También hay otras razones, naturalmente, y es un placer dejar constancia de ellas. La gente es inmensamente simpática —alegre, extravertida, ingeniosa y atenta—. Sus ciudades son seguras y limpias y casi siempre están cerca del agua. Se trata de una sociedad próspera, bien ordenada e instintivamente igualitaria. La comida es excelente. La cerveza, fría. El sol brilla casi siempre. Hay café en cada rincón. Rupert Murdoch
[*]
ya no vive allí. La vida no puede ser mejor.
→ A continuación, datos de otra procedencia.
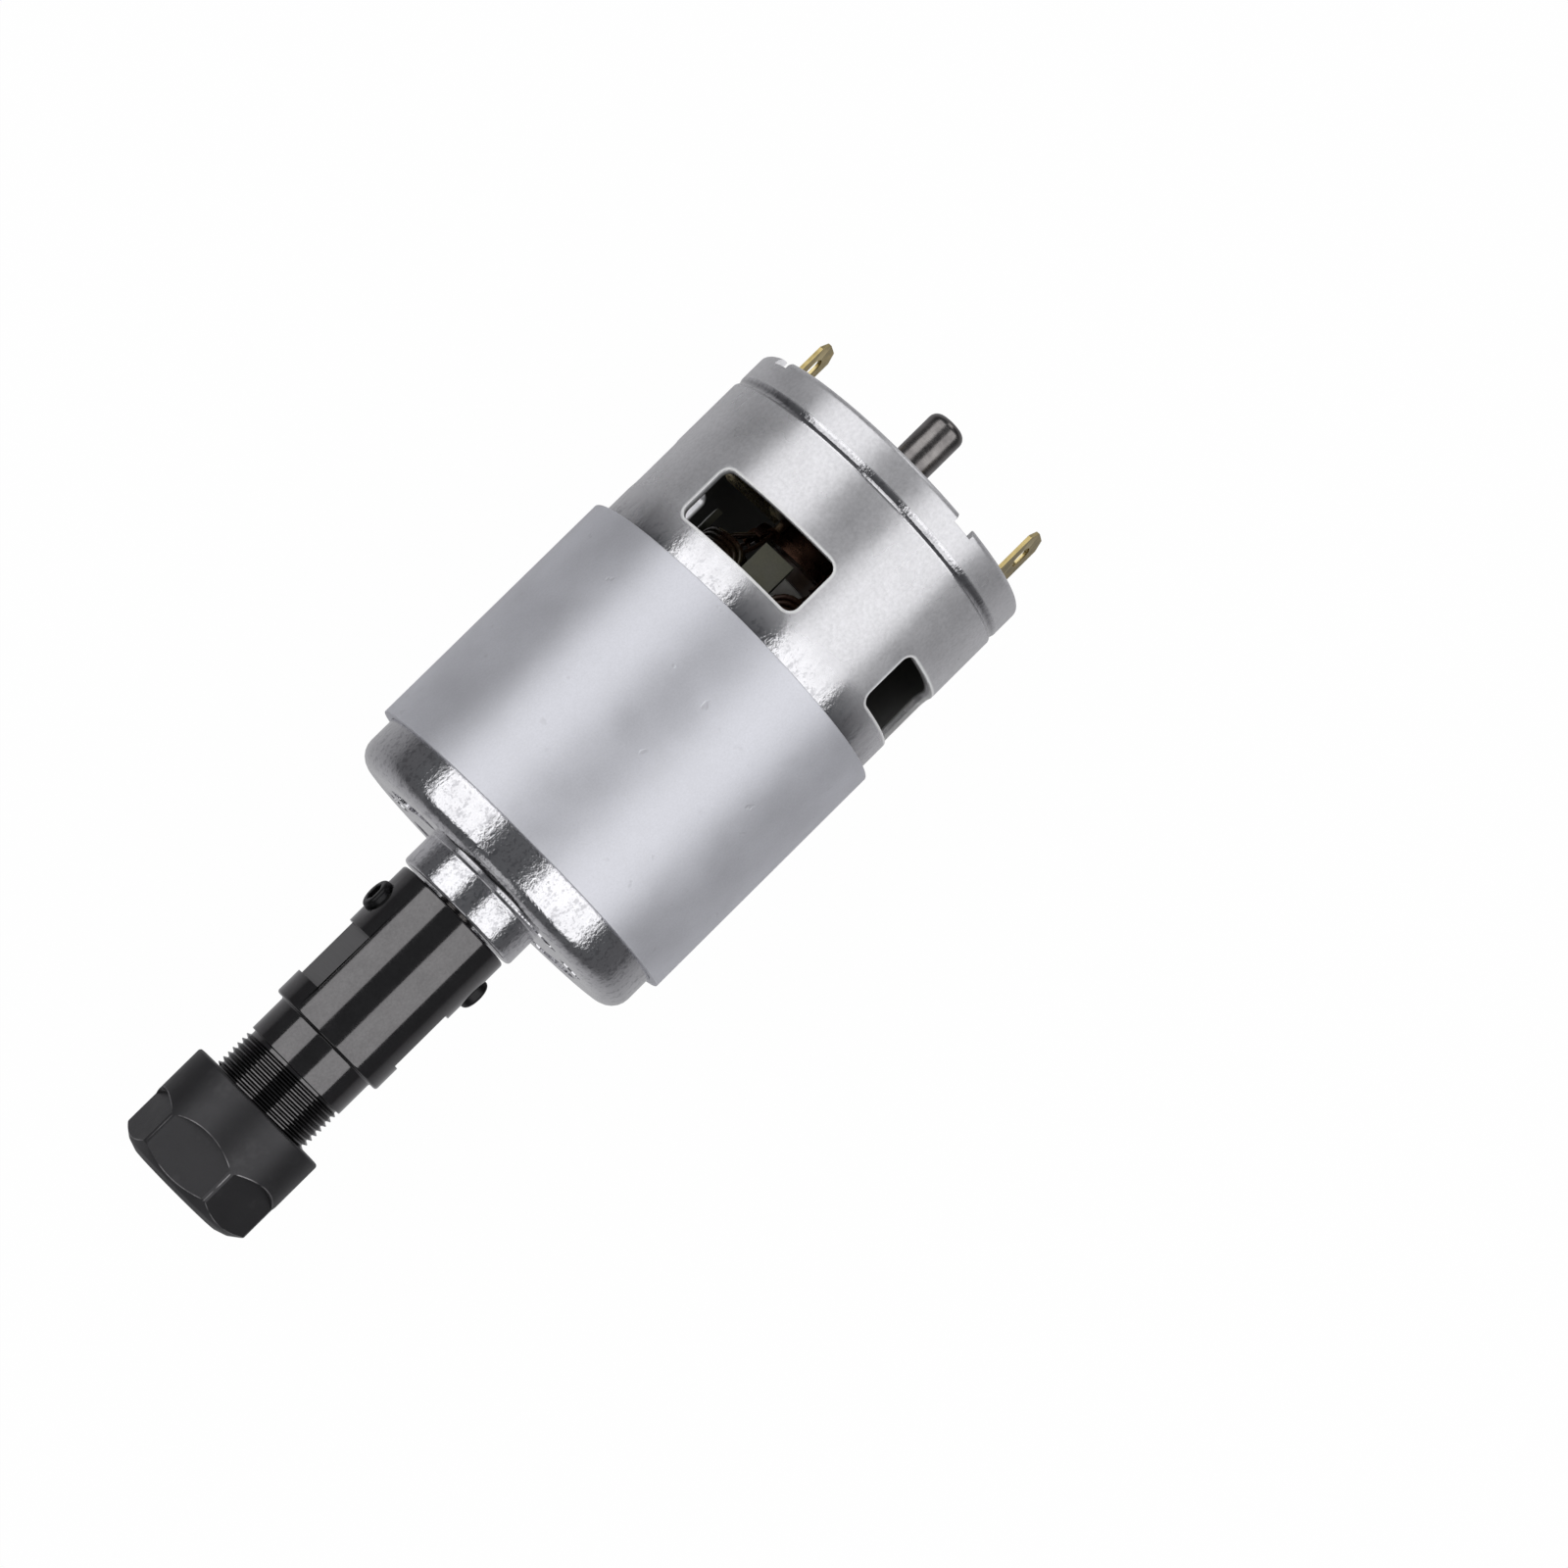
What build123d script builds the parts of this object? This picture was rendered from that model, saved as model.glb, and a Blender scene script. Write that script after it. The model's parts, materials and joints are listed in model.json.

Éste era mi quinto viaje y en esta ocasión, por primera vez, iba a ver la auténtica Australia: el enorme y abrasador centro desértico, el vacío ilimitado que se extiende entre las costas. Nunca he entendido muy bien por qué cuando la gente te anima a conocer el país «auténtico» te manda a las zonas desoladas donde nadie que estuviera cuerdo querría vivir, pero así es. No puedes decir que hayas estado en Australia hasta que no has cruzado el
outback
.

Lo mejor de todo es que iba a hacerlo de la forma más ostentosa posible: en el legendario ferrocarril Indian Pacific que va de Sydney a Perth. El Indian Pacific cruza la tercera parte inferior del país a lo largo de 4.400 km agradablemente tortuosos por los estados de Nueva Gales del Sur, Australia Meridional y Australia Occidental, y es el rey de los trenes del hemisferio sur. Desde Sydney asciende suavemente a través de las Blue Mountains, avanza renqueando por las interminables extensiones de pastos de ovejas, sigue el río Darling hasta el Murray y éste hasta Adelaida, finalmente cruza la impresionante llanura de Nullarbor hasta los campos auríferos que rodean Kalgoorlie, y llega suspirando a un merecido descanso en la lejana Perth. El Nullarbor, una extensión casi inconcebible de feroz desierto, era algo que deseaba ver especialmente.